■ Task objective ■
Please write out the material that follows, exactly as it stands.
— Start Collected material —
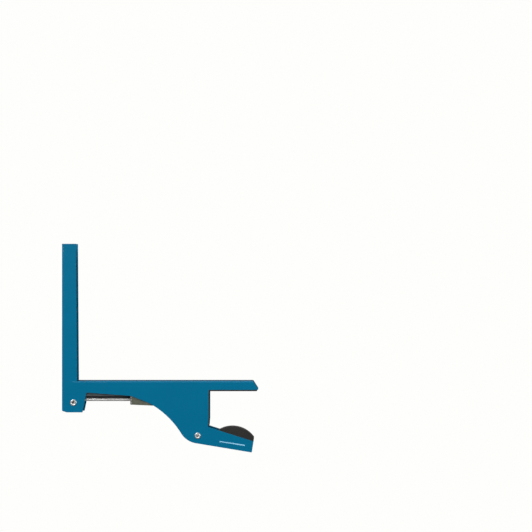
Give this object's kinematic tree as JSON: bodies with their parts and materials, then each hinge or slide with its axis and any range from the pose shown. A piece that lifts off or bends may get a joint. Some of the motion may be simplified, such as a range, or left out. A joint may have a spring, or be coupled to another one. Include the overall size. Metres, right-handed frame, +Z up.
{
  "type": "table tennis net clamp",
  "caption": "Squeeze-handle spring clamp with a tall channel post: the rubber-faced jaw grips a table's edge and the post holds a net upright outside it.",
  "frame": {"origin": "the corner of the throat, where the playing surface (z = 0) meets the table's edge (x = 0), in the middle of the clamp's width", "axes": "+X towards the table, +Z up along the post, Y across the clamp"},
  "size_m": [0.2032, 0.0243, 0.2158],
  "materials": {
    "blue_paint": "smooth satin stove enamel on sheet steel",
    "zinc_steel": "dull zinc plate",
    "nickel_steel": "bright nickel plate",
    "dark_steel": "dark chemically blackened steel, slightly worn",
    "spring_steel": "oiled spring wire",
    "black_rubber": "moulded dark rubber",
    "light_enamel": "light enamel filled flush",
    "nylon": "natural nylon"
  },
  "bodies": {
    "clamp": {"clamp_body": "blue_paint", "throat_plate": "blue_paint", "jaw_liner": "black_rubber", "net_post": "blue_paint", "post_rivet": "nickel_steel", "post_spacer": "zinc_steel", "pivot_rivet": "nickel_steel", "pivot_bush": "zinc_steel", "pivot_washers": "nylon", "clamp_spring": "spring_steel", "spring_stud": "zinc_steel", "index_line": "light_enamel"},
    "lever": {"clamp_lever": "zinc_steel", "tail_end_plate": "nickel_steel", "handle_bracket": "dark_steel", "handle_rod": "nickel_steel", "rod_nut": "zinc_steel", "rubber_pad": "black_rubber", "pad_core_plate": "zinc_steel", "pad_rivets": "nickel_steel", "spring_seat": "zinc_steel"}
  },
  "joints": [
    {"name": "lever_pivot", "type": "hinge", "parent": "clamp", "child": "lever", "pos_m": [-0.0124, 0, -0.046], "axis": [0, 1, 0], "range_deg": [0, 5], "stiffness_Nm_per_rad": 32, "springref_deg": -8.25, "deforming": ["clamp_spring"]}
  ]
}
— End Collected material —
■ Response for this exercise ■
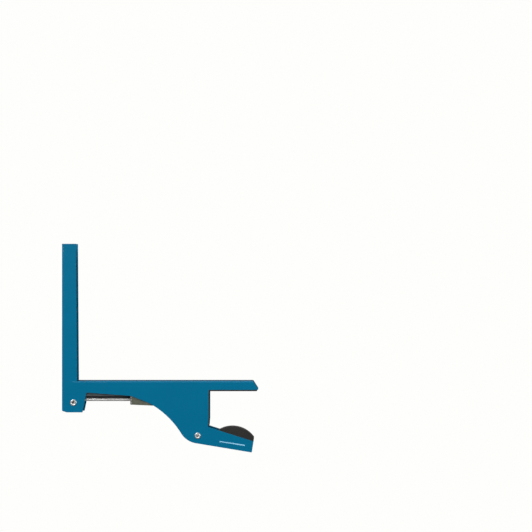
Give this object's kinematic tree as JSON: bodies with their parts and materials, then each hinge or slide with its axis and any range from the pose shown. A piece that lifts off or bends may get a joint. Some of the motion may be simplified, such as a range, or left out. A joint may have a spring, or be coupled to another one. Include the overall size. Metres, right-handed frame, +Z up.
{
  "type": "table tennis net clamp",
  "caption": "Squeeze-handle spring clamp with a tall channel post: the rubber-faced jaw grips a table's edge and the post holds a net upright outside it.",
  "frame": {"origin": "the corner of the throat, where the playing surface (z = 0) meets the table's edge (x = 0), in the middle of the clamp's width", "axes": "+X towards the table, +Z up along the post, Y across the clamp"},
  "size_m": [0.2032, 0.0243, 0.2158],
  "materials": {
    "blue_paint": "smooth satin stove enamel on sheet steel",
    "zinc_steel": "dull zinc plate",
    "nickel_steel": "bright nickel plate",
    "dark_steel": "dark chemically blackened steel, slightly worn",
    "spring_steel": "oiled spring wire",
    "black_rubber": "moulded dark rubber",
    "light_enamel": "light enamel filled flush",
    "nylon": "natural nylon"
  },
  "bodies": {
    "clamp": {"clamp_body": "blue_paint", "throat_plate": "blue_paint", "jaw_liner": "black_rubber", "net_post": "blue_paint", "post_rivet": "nickel_steel", "post_spacer": "zinc_steel", "pivot_rivet": "nickel_steel", "pivot_bush": "zinc_steel", "pivot_washers": "nylon", "clamp_spring": "spring_steel", "spring_stud": "zinc_steel", "index_line": "light_enamel"},
    "lever": {"clamp_lever": "zinc_steel", "tail_end_plate": "nickel_steel", "handle_bracket": "dark_steel", "handle_rod": "nickel_steel", "rod_nut": "zinc_steel", "rubber_pad": "black_rubber", "pad_core_plate": "zinc_steel", "pad_rivets": "nickel_steel", "spring_seat": "zinc_steel"}
  },
  "joints": [
    {"name": "lever_pivot", "type": "hinge", "parent": "clamp", "child": "lever", "pos_m": [-0.0124, 0, -0.046], "axis": [0, 1, 0], "range_deg": [0, 5], "stiffness_Nm_per_rad": 32, "springref_deg": -8.25, "deforming": ["clamp_spring"]}
  ]
}